Figure 1a shows the cumulative EWH errors of various scenarios in the product-only noise case for a monthly (31 day) retrieval period. Evidently, in the absence of background model errors and related temporal aliasing the results come very close to fulfil even the very ambitious target requirements

Figure 1b shows the same quantities for the full-noise scenarios. Here, the threshold requirements can largely be reached, with the exception of the low degrees. This significant reduction of performance for the full-noise case compared to the product-only noise case again demonstrates the dominant role of background model errors in the total error budget.

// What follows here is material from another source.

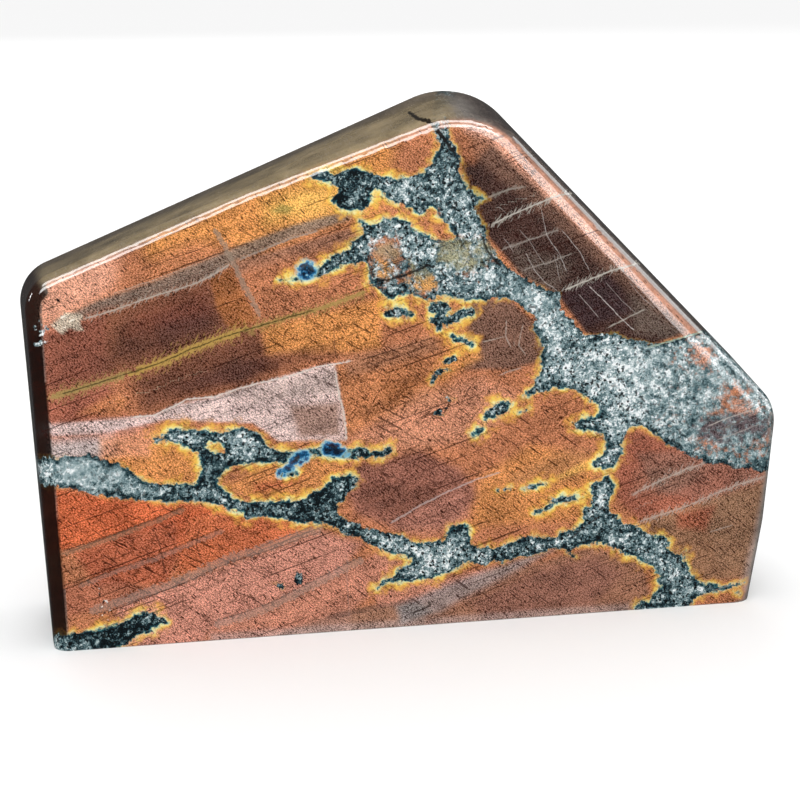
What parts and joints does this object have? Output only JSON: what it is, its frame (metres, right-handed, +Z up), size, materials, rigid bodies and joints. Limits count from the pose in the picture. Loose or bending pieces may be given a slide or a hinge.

However, it should be emphasized that the simulations are based on very conservative assumptions of the background model errors. Additionally, the cumulative error curves are based on the raw solutions, i.e. without any a-posteriori filtering, while the IUGG requirements assumed some degree of post-processing. It is expected that in the near future, the overall performance of the mission, which is currently not limited by the key payload and system design, will be improved by improvements of geophysical background models, going hand in hand with further improvements in processing methodology to reduce the impact of temporal aliasing.

Also, the match for sub-monthly periods was analyzed. As an example, Figure 8 visualizes cumulative errors of simulations using a 3-day retrieval period (up to SH degree 100). The monthly MRD threshold and target requirements were scaled to a 3-day period (cf. 1f) by multiplying with a factor of sqrt(31/3). Similar conclusions as for the monthly retrieval period also hold for the sub-monthly period.